## Exercise description
Write out every entry word for word.

## Data provided
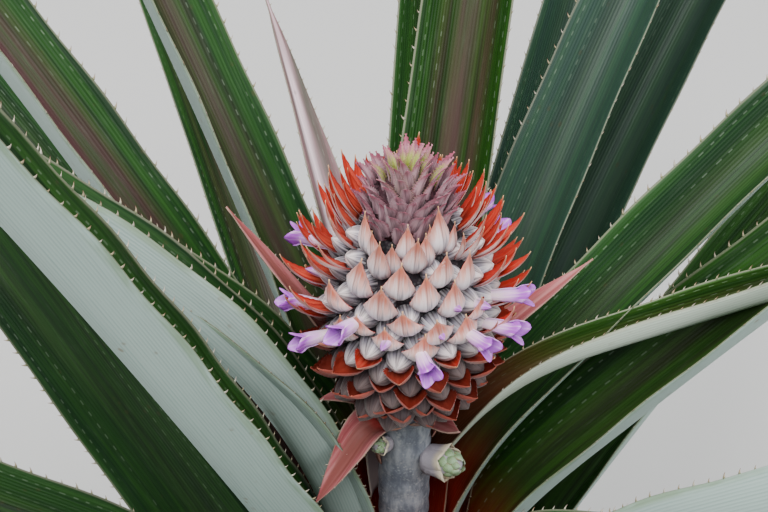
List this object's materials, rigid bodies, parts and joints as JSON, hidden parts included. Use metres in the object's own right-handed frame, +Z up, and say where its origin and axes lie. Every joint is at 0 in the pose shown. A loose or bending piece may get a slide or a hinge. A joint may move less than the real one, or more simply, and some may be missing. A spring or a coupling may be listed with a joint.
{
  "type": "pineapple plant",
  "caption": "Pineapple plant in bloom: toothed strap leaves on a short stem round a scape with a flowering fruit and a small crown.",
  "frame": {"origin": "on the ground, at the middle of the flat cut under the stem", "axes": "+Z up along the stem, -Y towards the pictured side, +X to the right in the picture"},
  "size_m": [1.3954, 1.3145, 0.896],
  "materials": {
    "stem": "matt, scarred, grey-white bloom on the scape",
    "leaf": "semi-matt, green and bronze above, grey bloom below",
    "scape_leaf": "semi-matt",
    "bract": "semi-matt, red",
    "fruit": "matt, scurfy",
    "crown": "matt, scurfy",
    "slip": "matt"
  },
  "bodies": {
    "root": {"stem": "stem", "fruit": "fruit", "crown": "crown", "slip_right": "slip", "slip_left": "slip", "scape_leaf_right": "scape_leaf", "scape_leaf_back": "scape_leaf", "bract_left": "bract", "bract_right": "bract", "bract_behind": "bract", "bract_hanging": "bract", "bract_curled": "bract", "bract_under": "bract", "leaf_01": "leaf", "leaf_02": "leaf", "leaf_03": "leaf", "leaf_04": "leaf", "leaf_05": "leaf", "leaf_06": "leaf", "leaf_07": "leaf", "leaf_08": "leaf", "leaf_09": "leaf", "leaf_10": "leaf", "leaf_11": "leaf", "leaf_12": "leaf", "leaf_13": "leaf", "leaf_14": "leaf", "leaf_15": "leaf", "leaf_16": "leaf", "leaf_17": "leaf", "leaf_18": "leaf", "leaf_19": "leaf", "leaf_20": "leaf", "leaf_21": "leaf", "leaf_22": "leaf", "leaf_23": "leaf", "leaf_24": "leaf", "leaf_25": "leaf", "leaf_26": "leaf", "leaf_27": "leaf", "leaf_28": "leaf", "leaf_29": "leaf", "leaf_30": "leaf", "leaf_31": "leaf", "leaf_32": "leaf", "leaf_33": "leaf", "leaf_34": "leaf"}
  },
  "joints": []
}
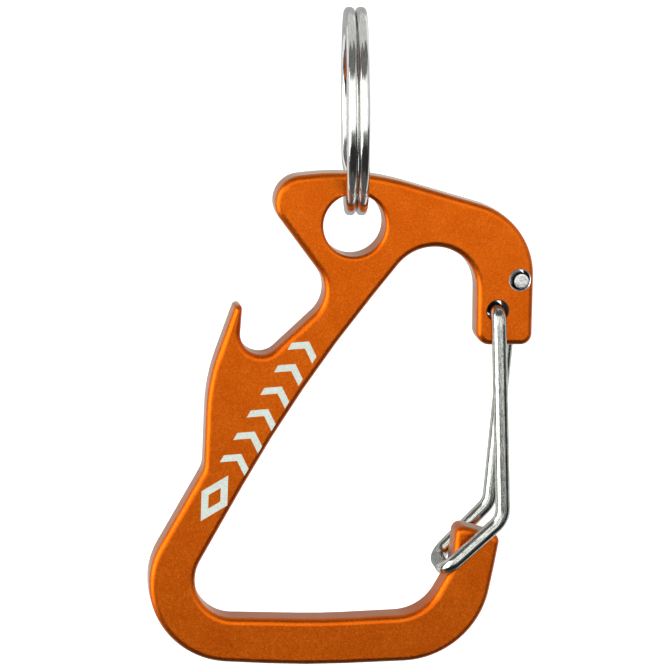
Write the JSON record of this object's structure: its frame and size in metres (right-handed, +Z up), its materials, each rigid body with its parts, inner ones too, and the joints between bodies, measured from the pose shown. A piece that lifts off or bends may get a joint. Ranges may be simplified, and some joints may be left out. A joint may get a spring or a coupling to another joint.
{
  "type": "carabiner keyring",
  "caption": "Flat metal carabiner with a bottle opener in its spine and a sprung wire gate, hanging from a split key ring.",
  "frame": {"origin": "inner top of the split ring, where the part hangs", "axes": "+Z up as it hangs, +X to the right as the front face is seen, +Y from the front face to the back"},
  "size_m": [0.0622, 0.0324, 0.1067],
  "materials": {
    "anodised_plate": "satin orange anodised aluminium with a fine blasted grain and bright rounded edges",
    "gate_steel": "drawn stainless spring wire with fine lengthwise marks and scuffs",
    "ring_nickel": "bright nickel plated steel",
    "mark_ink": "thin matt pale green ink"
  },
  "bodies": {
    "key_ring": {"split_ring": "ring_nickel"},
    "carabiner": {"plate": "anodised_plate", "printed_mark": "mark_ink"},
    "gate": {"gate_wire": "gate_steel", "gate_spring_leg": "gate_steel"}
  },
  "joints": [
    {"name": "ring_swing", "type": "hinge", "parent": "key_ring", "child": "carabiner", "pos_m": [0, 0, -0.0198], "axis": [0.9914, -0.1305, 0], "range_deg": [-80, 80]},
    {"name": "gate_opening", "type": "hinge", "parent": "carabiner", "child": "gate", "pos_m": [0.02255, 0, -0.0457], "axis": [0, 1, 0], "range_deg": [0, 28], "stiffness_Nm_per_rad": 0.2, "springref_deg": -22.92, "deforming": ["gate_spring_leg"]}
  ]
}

## Answer for this exercise
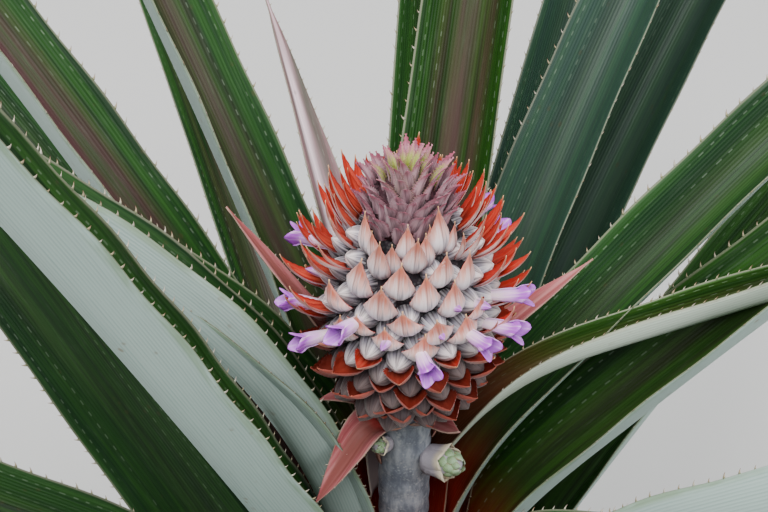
List this object's materials, rigid bodies, parts and joints as JSON, hidden parts included. Use metres in the object's own right-handed frame, +Z up, and say where its origin and axes lie. Every joint is at 0 in the pose shown. A loose or bending piece may get a slide or a hinge. A joint may move less than the real one, or more simply, and some may be missing. A spring or a coupling may be listed with a joint.
{
  "type": "pineapple plant",
  "caption": "Pineapple plant in bloom: toothed strap leaves on a short stem round a scape with a flowering fruit and a small crown.",
  "frame": {"origin": "on the ground, at the middle of the flat cut under the stem", "axes": "+Z up along the stem, -Y towards the pictured side, +X to the right in the picture"},
  "size_m": [1.3954, 1.3145, 0.896],
  "materials": {
    "stem": "matt, scarred, grey-white bloom on the scape",
    "leaf": "semi-matt, green and bronze above, grey bloom below",
    "scape_leaf": "semi-matt",
    "bract": "semi-matt, red",
    "fruit": "matt, scurfy",
    "crown": "matt, scurfy",
    "slip": "matt"
  },
  "bodies": {
    "root": {"stem": "stem", "fruit": "fruit", "crown": "crown", "slip_right": "slip", "slip_left": "slip", "scape_leaf_right": "scape_leaf", "scape_leaf_back": "scape_leaf", "bract_left": "bract", "bract_right": "bract", "bract_behind": "bract", "bract_hanging": "bract", "bract_curled": "bract", "bract_under": "bract", "leaf_01": "leaf", "leaf_02": "leaf", "leaf_03": "leaf", "leaf_04": "leaf", "leaf_05": "leaf", "leaf_06": "leaf", "leaf_07": "leaf", "leaf_08": "leaf", "leaf_09": "leaf", "leaf_10": "leaf", "leaf_11": "leaf", "leaf_12": "leaf", "leaf_13": "leaf", "leaf_14": "leaf", "leaf_15": "leaf", "leaf_16": "leaf", "leaf_17": "leaf", "leaf_18": "leaf", "leaf_19": "leaf", "leaf_20": "leaf", "leaf_21": "leaf", "leaf_22": "leaf", "leaf_23": "leaf", "leaf_24": "leaf", "leaf_25": "leaf", "leaf_26": "leaf", "leaf_27": "leaf", "leaf_28": "leaf", "leaf_29": "leaf", "leaf_30": "leaf", "leaf_31": "leaf", "leaf_32": "leaf", "leaf_33": "leaf", "leaf_34": "leaf"}
  },
  "joints": []
}
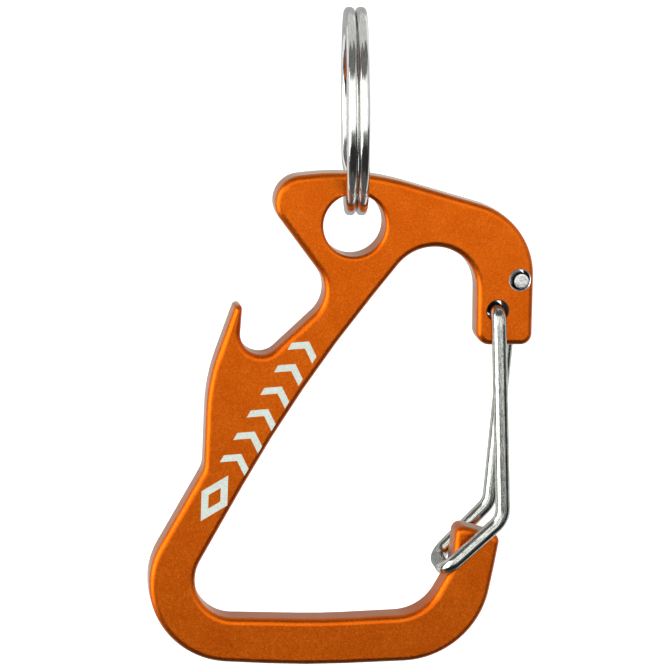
Write the JSON record of this object's structure: its frame and size in metres (right-handed, +Z up), its materials, each rigid body with its parts, inner ones too, and the joints between bodies, measured from the pose shown. A piece that lifts off or bends may get a joint. Ranges may be simplified, and some joints may be left out. A joint may get a spring or a coupling to another joint.
{
  "type": "carabiner keyring",
  "caption": "Flat metal carabiner with a bottle opener in its spine and a sprung wire gate, hanging from a split key ring.",
  "frame": {"origin": "inner top of the split ring, where the part hangs", "axes": "+Z up as it hangs, +X to the right as the front face is seen, +Y from the front face to the back"},
  "size_m": [0.0622, 0.0324, 0.1067],
  "materials": {
    "anodised_plate": "satin orange anodised aluminium with a fine blasted grain and bright rounded edges",
    "gate_steel": "drawn stainless spring wire with fine lengthwise marks and scuffs",
    "ring_nickel": "bright nickel plated steel",
    "mark_ink": "thin matt pale green ink"
  },
  "bodies": {
    "key_ring": {"split_ring": "ring_nickel"},
    "carabiner": {"plate": "anodised_plate", "printed_mark": "mark_ink"},
    "gate": {"gate_wire": "gate_steel", "gate_spring_leg": "gate_steel"}
  },
  "joints": [
    {"name": "ring_swing", "type": "hinge", "parent": "key_ring", "child": "carabiner", "pos_m": [0, 0, -0.0198], "axis": [0.9914, -0.1305, 0], "range_deg": [-80, 80]},
    {"name": "gate_opening", "type": "hinge", "parent": "carabiner", "child": "gate", "pos_m": [0.02255, 0, -0.0457], "axis": [0, 1, 0], "range_deg": [0, 28], "stiffness_Nm_per_rad": 0.2, "springref_deg": -22.92, "deforming": ["gate_spring_leg"]}
  ]
}